First up, what are the goals of the light client? IMO we grossly overshot with LES on the goal department. We wanted to basically do everything that's doable with the provable primitives, without taking into consideration any other practical constraints. With a rewrite, we should rethink these:
- Nobody wants to run a light server because it a places an undue burden on top of full nodes.
- Current light clients promise too many features, too much data availability. Full nodes by default unindex transactions older than a year because tracking them is just immensely expensive. That is acceptable for a full node, since everyone can configure their own to use whatever limit suits them, but light clients assume the data will be available. Currently we either need to force full nodes to index everything and bear the costs (nobody wants to run them); or we need to make light clients way too smart for their own good as to where to get historical data from.
- My proposed solution is to force light clients to only ever provide a strict subset of a full node's data. E.g. light servers should only provide access to tx indices at most T time old, where T should be the minimum possible that is still useful. One proposition is a couple weeks another is a very aggressive last 128 blocks. We need to debate what exactly people should use LES for, but definitely not digging up past transaction data.
- Nobody wants to run a light server because it is too unstable.

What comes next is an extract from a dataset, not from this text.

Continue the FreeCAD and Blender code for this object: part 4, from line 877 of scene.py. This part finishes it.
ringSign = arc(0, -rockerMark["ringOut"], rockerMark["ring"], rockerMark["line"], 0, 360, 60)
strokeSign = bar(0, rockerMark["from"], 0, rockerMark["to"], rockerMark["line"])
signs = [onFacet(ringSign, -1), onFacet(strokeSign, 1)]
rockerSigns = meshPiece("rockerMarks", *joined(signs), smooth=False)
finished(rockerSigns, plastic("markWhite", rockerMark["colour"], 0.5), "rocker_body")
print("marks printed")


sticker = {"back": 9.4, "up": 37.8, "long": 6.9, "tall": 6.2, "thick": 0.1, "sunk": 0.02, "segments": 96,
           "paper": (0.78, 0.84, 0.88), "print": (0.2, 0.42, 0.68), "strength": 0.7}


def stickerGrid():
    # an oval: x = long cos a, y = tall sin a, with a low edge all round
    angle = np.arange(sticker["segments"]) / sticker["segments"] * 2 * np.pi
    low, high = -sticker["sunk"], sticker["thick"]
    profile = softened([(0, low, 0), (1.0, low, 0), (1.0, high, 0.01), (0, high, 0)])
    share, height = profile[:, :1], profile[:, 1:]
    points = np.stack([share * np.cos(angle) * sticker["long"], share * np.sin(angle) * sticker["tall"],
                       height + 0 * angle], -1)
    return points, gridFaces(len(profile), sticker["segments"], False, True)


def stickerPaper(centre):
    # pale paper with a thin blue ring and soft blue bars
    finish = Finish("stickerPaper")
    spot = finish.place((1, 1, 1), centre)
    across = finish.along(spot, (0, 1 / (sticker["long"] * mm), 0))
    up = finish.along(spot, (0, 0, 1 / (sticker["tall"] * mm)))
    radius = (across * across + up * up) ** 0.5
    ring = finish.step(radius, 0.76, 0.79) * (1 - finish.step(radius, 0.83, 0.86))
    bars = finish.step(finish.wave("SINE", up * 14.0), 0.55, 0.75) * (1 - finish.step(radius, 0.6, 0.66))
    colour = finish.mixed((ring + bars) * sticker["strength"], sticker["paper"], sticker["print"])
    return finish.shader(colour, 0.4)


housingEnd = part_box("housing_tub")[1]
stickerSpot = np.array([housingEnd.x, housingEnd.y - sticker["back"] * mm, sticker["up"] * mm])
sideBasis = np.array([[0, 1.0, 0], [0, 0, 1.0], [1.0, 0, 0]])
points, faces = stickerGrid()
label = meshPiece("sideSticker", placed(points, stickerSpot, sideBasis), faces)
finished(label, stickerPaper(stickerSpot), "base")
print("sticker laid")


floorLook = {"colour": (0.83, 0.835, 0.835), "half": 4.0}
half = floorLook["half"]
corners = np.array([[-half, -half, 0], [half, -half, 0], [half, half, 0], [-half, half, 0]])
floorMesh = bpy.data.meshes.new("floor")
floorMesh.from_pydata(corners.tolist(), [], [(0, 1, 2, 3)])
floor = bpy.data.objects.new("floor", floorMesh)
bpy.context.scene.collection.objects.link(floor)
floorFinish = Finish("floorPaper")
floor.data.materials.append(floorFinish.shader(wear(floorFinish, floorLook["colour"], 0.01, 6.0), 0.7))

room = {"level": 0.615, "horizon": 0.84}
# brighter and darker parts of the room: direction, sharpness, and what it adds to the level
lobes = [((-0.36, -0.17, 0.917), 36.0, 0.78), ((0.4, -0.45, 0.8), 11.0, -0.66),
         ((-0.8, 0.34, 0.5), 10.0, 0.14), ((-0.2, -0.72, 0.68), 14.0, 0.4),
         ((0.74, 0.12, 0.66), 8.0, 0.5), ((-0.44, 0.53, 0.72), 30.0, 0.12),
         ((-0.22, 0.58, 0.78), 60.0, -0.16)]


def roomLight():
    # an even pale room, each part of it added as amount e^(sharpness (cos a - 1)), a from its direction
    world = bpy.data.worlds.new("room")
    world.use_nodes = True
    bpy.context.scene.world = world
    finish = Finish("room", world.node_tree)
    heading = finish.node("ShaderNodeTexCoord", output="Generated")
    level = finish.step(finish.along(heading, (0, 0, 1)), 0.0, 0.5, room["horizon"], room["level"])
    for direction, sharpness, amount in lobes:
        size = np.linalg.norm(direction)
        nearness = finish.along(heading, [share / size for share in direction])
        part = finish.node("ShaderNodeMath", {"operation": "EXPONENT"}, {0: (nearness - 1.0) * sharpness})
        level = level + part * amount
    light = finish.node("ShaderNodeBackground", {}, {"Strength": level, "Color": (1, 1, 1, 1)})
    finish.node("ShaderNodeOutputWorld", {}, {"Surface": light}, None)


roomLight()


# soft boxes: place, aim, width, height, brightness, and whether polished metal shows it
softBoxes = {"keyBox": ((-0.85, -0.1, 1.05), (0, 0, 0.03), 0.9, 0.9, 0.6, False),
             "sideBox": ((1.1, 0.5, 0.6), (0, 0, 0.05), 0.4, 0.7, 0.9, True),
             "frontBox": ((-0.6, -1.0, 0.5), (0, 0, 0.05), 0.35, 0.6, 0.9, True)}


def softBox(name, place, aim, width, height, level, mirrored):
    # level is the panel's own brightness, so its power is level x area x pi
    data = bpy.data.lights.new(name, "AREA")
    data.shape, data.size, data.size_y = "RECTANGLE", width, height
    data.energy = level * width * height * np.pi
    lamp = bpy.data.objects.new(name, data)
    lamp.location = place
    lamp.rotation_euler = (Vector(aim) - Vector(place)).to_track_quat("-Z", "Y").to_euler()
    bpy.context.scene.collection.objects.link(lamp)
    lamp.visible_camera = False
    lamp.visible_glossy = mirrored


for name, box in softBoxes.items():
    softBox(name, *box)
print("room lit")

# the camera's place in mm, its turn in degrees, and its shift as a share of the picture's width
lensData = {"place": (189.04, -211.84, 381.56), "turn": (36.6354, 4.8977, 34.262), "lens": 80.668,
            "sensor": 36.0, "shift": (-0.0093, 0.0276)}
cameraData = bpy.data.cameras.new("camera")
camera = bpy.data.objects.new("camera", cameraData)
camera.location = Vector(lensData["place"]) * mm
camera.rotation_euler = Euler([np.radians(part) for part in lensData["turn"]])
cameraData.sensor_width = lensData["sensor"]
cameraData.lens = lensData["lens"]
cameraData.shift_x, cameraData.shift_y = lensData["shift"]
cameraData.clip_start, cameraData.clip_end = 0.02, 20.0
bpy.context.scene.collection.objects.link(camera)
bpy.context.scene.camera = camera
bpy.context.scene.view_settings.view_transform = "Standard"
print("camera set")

- LES has an insanely complex flow control mechanism. Also it only works in theory, but in practice it's impossible to even debug, let alont put in production. Part of the problem is that LES tries to be too smart for its own good. It attempts to do extremely precise cost measurements for requests and it tries to be both extremely fair across peers as well as max out available light server capacity. These all make things complicated beyond the point of resonable levels of functionality.
- My proposal is - still - to replace it with a very simplified and well understood flow control mechanism: token buckets. LES is super complicated because so few people run servers, it had to push out every last drop of performance of them to remain functional. Rather than that, we should aim for simple and stable where we can rather have LES served by every geth node. IMHO total capacity of a node should be set low enough that a node operator does not notice that it's even running; and measurements should be something simple (e.g. tokens used == proof items); not some "actual work done because some cache was half warm and we shaved 23.6ns off trie node N". We should use our server count as a feature in serving "dumb" clients vs. trying to be optimal and misserving smart clients.

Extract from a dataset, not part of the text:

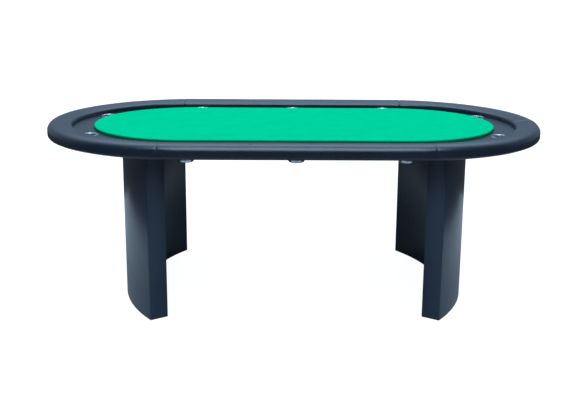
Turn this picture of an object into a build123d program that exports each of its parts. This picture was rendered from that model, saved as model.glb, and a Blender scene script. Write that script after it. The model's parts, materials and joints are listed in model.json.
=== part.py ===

- LES wanted to be too much: both a client for sending txs once in a blue moon as well as a stateless full node.
- The requirements for the two are different. The former needs little data rarely in between. The latter needs a lot of data constantly. Because of convoluting the two, LES always has this strange notion of wanting to be P2P, except it's not, but still complicating everything because it wants to become P2P at some point.

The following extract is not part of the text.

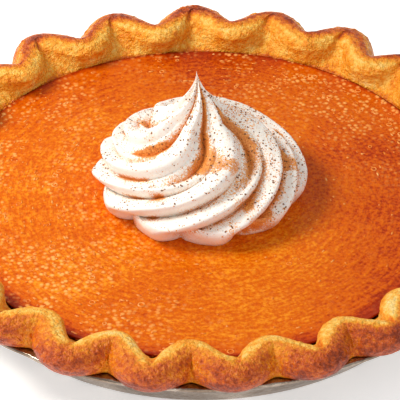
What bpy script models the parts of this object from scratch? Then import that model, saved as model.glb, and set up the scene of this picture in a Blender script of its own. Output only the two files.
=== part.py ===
"""A whole pumpkin pie in its aluminium foil tin, topped with one piped swirl of whipped cream.

Every piece is a closed skin of rings stacked round the pie's axis. The tin and the filling are turned shapes. The crust's
rim is a fat rope of dough that a wave of crimps pushes in and out, and the cream is a dome of twisted ridges.
The pie stands on z = 0, on the tin's flat base, with its axis on z and its front towards -y.
"""

import math

import bmesh
import bpy

MM = 0.001
TAU = 2 * math.pi

# Gap that keeps neighbouring solids apart
CLEARANCE = 0.3 * MM

# Foil tin: a flared dish with a flange and a curled edge
TIN_SEGMENTS = 60
TIN_WALL = 0.5 * MM
TIN_BASE_RADIUS = 100.0 * MM
TIN_CORNER_RADIUS = 3.5 * MM
TIN_MOUTH_RADIUS = 111.5 * MM
TIN_FLANGE_HEIGHT = 21.5 * MM
TIN_CURL_RADIUS = 0.9 * MM
TIN_OUTER_RADIUS = 118.0 * MM

# Pastry shell
CRUST_SEGMENTS = 154
CRUST_WALL = 4.5 * MM
SEAT_WIDTH = 1.0 * MM
FILLING_EDGE_RADIUS = 101.5 * MM
FILLING_EDGE_HEIGHT = 22.4 * MM
WALL_TOP_DROP = 1.0 * MM

# Crimped rim: a rope of dough whose centre line waves in and out
CRIMPS = 22
CRIMP_START = 0.263
CRIMP_DRIFT_BACK = 0.15
CRIMP_DRIFT_RIGHT = 0.19
LOW_REACH = 3.0 * MM
OUTER_REACH = 6.2 * MM
INNER_REACH = 4.4 * MM
ROPE_RADIUS = 111.9 * MM
ROPE_HEIGHT = 26.9 * MM
ROPE_OUTER_HALF_WIDTH = 7.9 * MM
ROPE_INNER_HALF_WIDTH = 6.4 * MM
ROPE_HALF_HEIGHT = 6.9 * MM
ROPE_SQUARENESS = 0.68
PINCH_DEPTH = 1.0 * MM
THUMB_DEPTH = 1.2 * MM
ROPE_STATIONS_DEG = (-52, -14, 26, 64, 96, 126, 158)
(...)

- My proposal is to restrict light clients to be just that, light clients, not stateless full nodes. We should commit to simply not caring about P2P at all at the LES layer and rather fully commit to a client-server architecture. Taking it a step forward, my proposal is to get rid of devp2p at this layer fully and switch to an HTTP API server. This would remove an immense amount of peer shuffling complexity from LES; and it would also instatly enable a lot of elegant web2 composability when it comes to authentication, proxying, etc. The availaibility and address of the servers can still be announced via the DHT and ENRs and indexed by our DNS discovery.
- But what about sybil protection and quality of service and whatnot.
- IMO we're at the wrong level to think about these problems. Our goal should not be to design the perfect protocol that does not work, rather to have one that is resilient against attacks, but instead of "forbidding" bad behavior, it raises the level of friction to do it. There will always be malicious entities who figure out how to work around protocol limits: instead of making everththing brittle to play a game a whack'a'mole, we should make it work well out of the box and make it not perfectly useful to run abusive use cases.
- My proposal here is to introduce some small friction points that are not too relevant to normal light client usage, but which can be enough to prevent very sophisticated users from relying on it. This is an open ended question, but by say not providing access to the latest block, rather to HEAD-1, -3(?) it all of a sudden is not that relevant for anyone wanting extremely precise timing guarantees. As a normie, seeing a 12s old state should be still ok, but for a power user it might not be. Win! To discourage hammering nodes, we could have a slight delay in responding to requests? As long as the stock client behaves reasonably and a power client cannot abuse things too usefully, we should be golden. As for the couple use cases that might slip though, we'll just foot the bill. As long as everything is simple and robust enough to run on all nodes, we have a lot of capacity to spare.
In for a penny in for a pound
Since my arguments seem fall on deaf ears, let me try to make it one last time via real world example.
Say you want build a wallet that embodies crypto ideals to the maximum extent technically possible. Does not ever collect any user data at all. Allows you to use popular dapps via smart contracts directly, avoiding their frontend (& analytics)
Moment you have to run your own servers you have failed.
We should build this stuff for most adversarial environment imaginable.
I don’t think Joe Lubin wanted to cut off service for Tornado Cash. Nor do I think Hayden Adams wants collect copious amounts of user data on Uniswap front end. They have no choice as they are subjects to regulations in their jurisdictions. Just run a full node makes your dapp / app exponentially less censorship resistant.
There are whole classes of use cases, dapps that can be built if LES is reliable and readily available. It boggles my mind that I can’t seem to get this point across. Abundant LES increases real wold censorship dramatically. Allowing use cases we can’t event think of right now.
Therefore I think goal should be providing as much historical data as possible while only increasing computation requirement to run full node by sensible number (10%~20%).